Below this line is the material. Write out only its lines from the one containing "for name, (sx, sy)" through the one containing "obj.matrix_world = world", both kept, exactly.
○ ○ ○ ○ ○ ○ ○
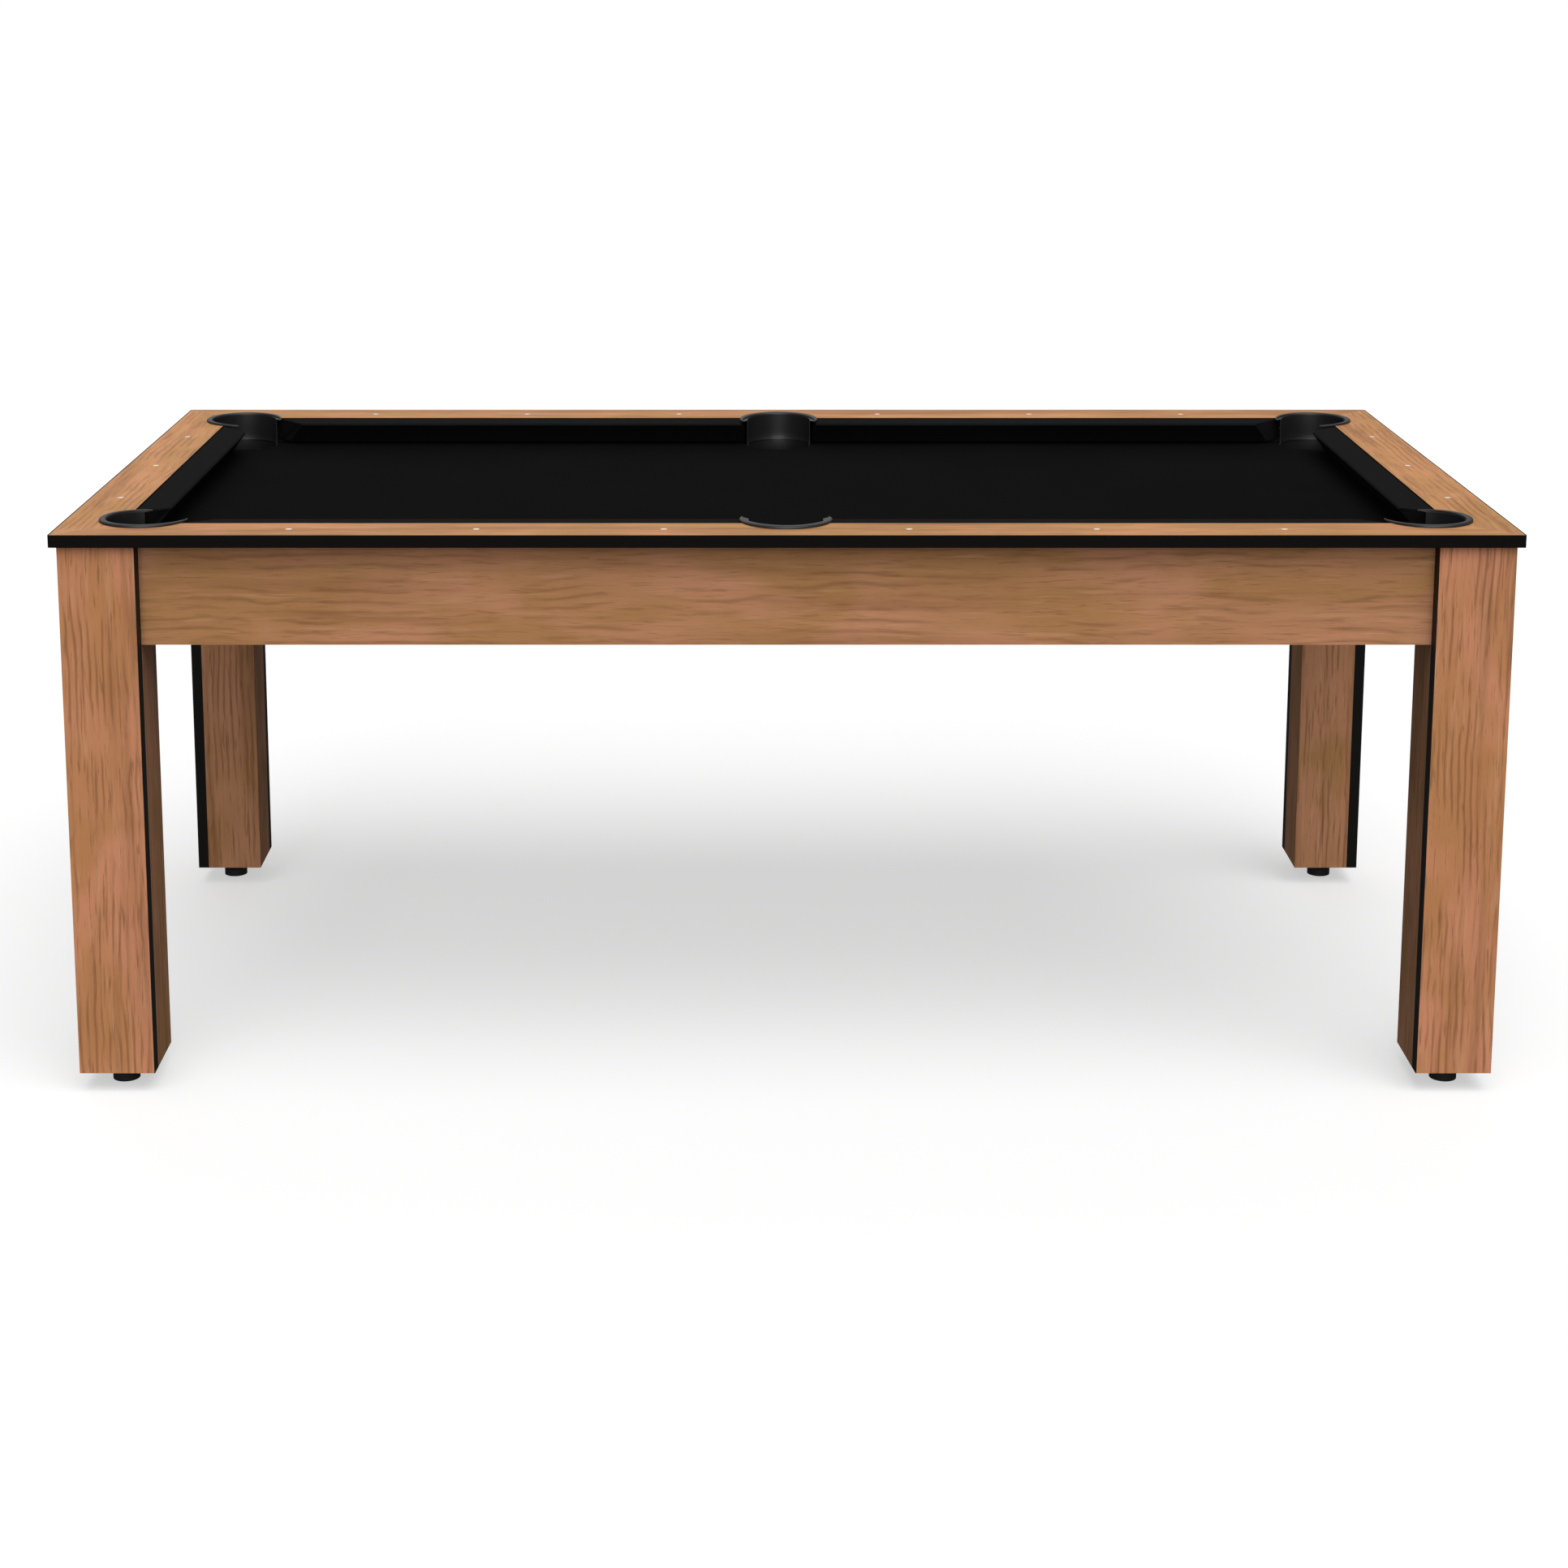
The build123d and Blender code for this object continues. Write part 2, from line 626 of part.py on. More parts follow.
# ---- the whole table
def table_parts():
    """Every node by name."""
    parts = {}
    parts.update(rail_tops())
    parts["rail_edging"] = rail_edging()
    parts["rail_sights"] = group(sight(x, y) for x, y in sight_places())
    parts.update(rail_liners())
    parts.update(cushions())
    parts["bed_slab"] = bed_plan(SLAB_LOW, SLAB_TOP, SLAB_NOTCH_R)
    parts["bed_cloth"] = bed_plan(SLAB_TOP, CLOTH_TOP, SLAB_NOTCH_R)
    for name, place in POCKETS.items():
        parts[f"pocket_rim_{name}"] = pocket_rim(place)
        parts[f"pocket_cup_{name}"] = pocket_cup(place)
    parts.update(aprons())
    parts["cross_beams"] = cross_beams()
    for name, (sx, sy) in CORNERS.items():
        for piece, solid in leg_panels(sx, sy).items():
            parts[f"leg_{name}_{piece}"] = solid
        parts[f"foot_pad_{name}"] = foot_pad(sx * FOOT_X, sy * FOOT_Y)
        parts[f"foot_stem_{name}"] = foot_stem(sx * FOOT_X, sy * FOOT_Y)
    parts["leg_top_plates"] = leg_top_plates()
    parts["foot_blocks"] = foot_blocks()
    parts["tee_nuts"] = tee_nuts()
    parts["rail_bolts"] = rail_bolts()
    parts["leg_bolts"] = leg_bolts()
    return parts


def main():
    """Write one STEP file for each node."""
    os.makedirs("parts", exist_ok=True)
    for name, part in table_parts().items():
        export_step(part, f"parts/{name}.step")


main()
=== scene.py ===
"""Looks of a dining-style pool table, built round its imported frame.

Boards, legs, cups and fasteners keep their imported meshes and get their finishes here. Cushions,
bed cloth, pocket rims, sights and screw stems are surfaces worked out with numpy. Metres, +Z up,
X along the table, front towards -Y.
"""

import logging
import math
from dataclasses import dataclass, field
from enum import Enum
from typing import Iterable, Sequence

import bmesh
import bpy
import numpy as np
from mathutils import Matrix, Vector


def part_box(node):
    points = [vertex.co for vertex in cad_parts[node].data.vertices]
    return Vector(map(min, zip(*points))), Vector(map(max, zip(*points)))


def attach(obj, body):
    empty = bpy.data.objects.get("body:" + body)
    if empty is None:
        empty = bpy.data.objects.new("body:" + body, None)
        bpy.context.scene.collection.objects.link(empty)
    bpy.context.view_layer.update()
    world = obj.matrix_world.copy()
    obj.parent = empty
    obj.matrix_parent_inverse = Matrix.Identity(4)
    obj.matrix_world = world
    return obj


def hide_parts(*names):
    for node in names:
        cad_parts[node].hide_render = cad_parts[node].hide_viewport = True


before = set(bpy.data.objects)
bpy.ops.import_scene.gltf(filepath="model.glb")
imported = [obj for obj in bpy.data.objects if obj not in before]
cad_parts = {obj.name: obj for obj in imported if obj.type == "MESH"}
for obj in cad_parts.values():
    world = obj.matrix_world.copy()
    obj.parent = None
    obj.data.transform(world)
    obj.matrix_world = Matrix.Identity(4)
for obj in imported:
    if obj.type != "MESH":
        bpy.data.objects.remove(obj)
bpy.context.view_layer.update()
LOG = logging.getLogger("pool_table")
MM = 0.001
NOISE_ROUGH = 0.55
TURN = 2 * math.pi
TINY = 1e-6

Array = np.ndarray
Material = bpy.types.Material
Piece = bpy.types.Object
Socket = bpy.types.NodeSocket
Colour = tuple[float, float, float]
Plan = tuple[float, float]


# ---- shader arithmetic
class Signal:
    """A number that varies over a surface. Arithmetic on it adds Math nodes."""

    def __init__(self, bench: "Bench", socket: Socket) -> None:
        """Wraps an output socket of a bench's material."""
        self.bench = bench
        self.socket = socket

    def _with(self, operation: str, first: "Value", second: "Value") -> "Signal":
        """The result of one Math node on two values."""
        node = self.bench.node("ShaderNodeMath", {"operation": operation}, {0: first, 1: second})
        return Signal(self.bench, node.outputs[0])

    def __add__(self, other: "Value") -> "Signal":
        """self + other."""
        return self._with("ADD", self, other)

    __radd__ = __add__

    def __sub__(self, other: "Value") -> "Signal":
        """self - other."""
        return self._with("SUBTRACT", self, other)

    def __rsub__(self, other: "Value") -> "Signal":
        """other - self."""
        return self._with("SUBTRACT", other, self)

    def __mul__(self, other: "Value") -> "Signal":
        """self * other."""
        return self._with("MULTIPLY", self, other)

    def __pow__(self, other: "Value") -> "Signal":
        """self to the power other."""
        return self._with("POWER", self, other)

    def __lt__(self, other: "Value") -> "Signal":
        """1 where self is under other, else 0."""
        return self._with("LESS_THAN", self, other)

    def __abs__(self) -> "Signal":
        """Size of self without its sign."""
        return self._with("ABSOLUTE", self, 0.0)

    def sine(self) -> "Signal":
        """Sine of self, in radians."""
        return self._with("SINE", self, 0.0)

    def ease(self, low: float, high: float) -> "Signal":
        """Smooth step.

        Args:
            low: where it starts to rise from 0.
            high: where it reaches 1.

        Returns:
            The step of self.
        """
        node = self.bench.node(
            "ShaderNodeMapRange",
            {"interpolation_type": "SMOOTHSTEP"},
            {"Value": self, "From Min": low, "From Max": high},
        )
        return Signal(self.bench, node.outputs[0])


Value = float | Signal
Socketed = Value | Socket | Sequence[float]
Inputs = dict[str | int, Socketed]


def four(colour: Socketed) -> Socketed:
    """A bare colour with its alpha; a socket stays as it is."""
    return (*colour, 1.0) if isinstance(colour, tuple) else colour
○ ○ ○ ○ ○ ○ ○
* **The result**:
    for name, (sx, sy) in CORNERS.items():
        for piece, solid in leg_panels(sx, sy).items():
            parts[f"leg_{name}_{piece}"] = solid
        parts[f"foot_pad_{name}"] = foot_pad(sx * FOOT_X, sy * FOOT_Y)
        parts[f"foot_stem_{name}"] = foot_stem(sx * FOOT_X, sy * FOOT_Y)
    parts["leg_top_plates"] = leg_top_plates()
    parts["foot_blocks"] = foot_blocks()
    parts["tee_nuts"] = tee_nuts()
    parts["rail_bolts"] = rail_bolts()
    parts["leg_bolts"] = leg_bolts()
    return parts


def main():
    """Write one STEP file for each node."""
    os.makedirs("parts", exist_ok=True)
    for name, part in table_parts().items():
        export_step(part, f"parts/{name}.step")


main()
=== scene.py ===
"""Looks of a dining-style pool table, built round its imported frame.

Boards, legs, cups and fasteners keep their imported meshes and get their finishes here. Cushions,
bed cloth, pocket rims, sights and screw stems are surfaces worked out with numpy. Metres, +Z up,
X along the table, front towards -Y.
"""

import logging
import math
from dataclasses import dataclass, field
from enum import Enum
from typing import Iterable, Sequence

import bmesh
import bpy
import numpy as np
from mathutils import Matrix, Vector


def part_box(node):
    points = [vertex.co for vertex in cad_parts[node].data.vertices]
    return Vector(map(min, zip(*points))), Vector(map(max, zip(*points)))


def attach(obj, body):
    empty = bpy.data.objects.get("body:" + body)
    if empty is None:
        empty = bpy.data.objects.new("body:" + body, None)
        bpy.context.scene.collection.objects.link(empty)
    bpy.context.view_layer.update()
    world = obj.matrix_world.copy()
    obj.parent = empty
    obj.matrix_parent_inverse = Matrix.Identity(4)
    obj.matrix_world = world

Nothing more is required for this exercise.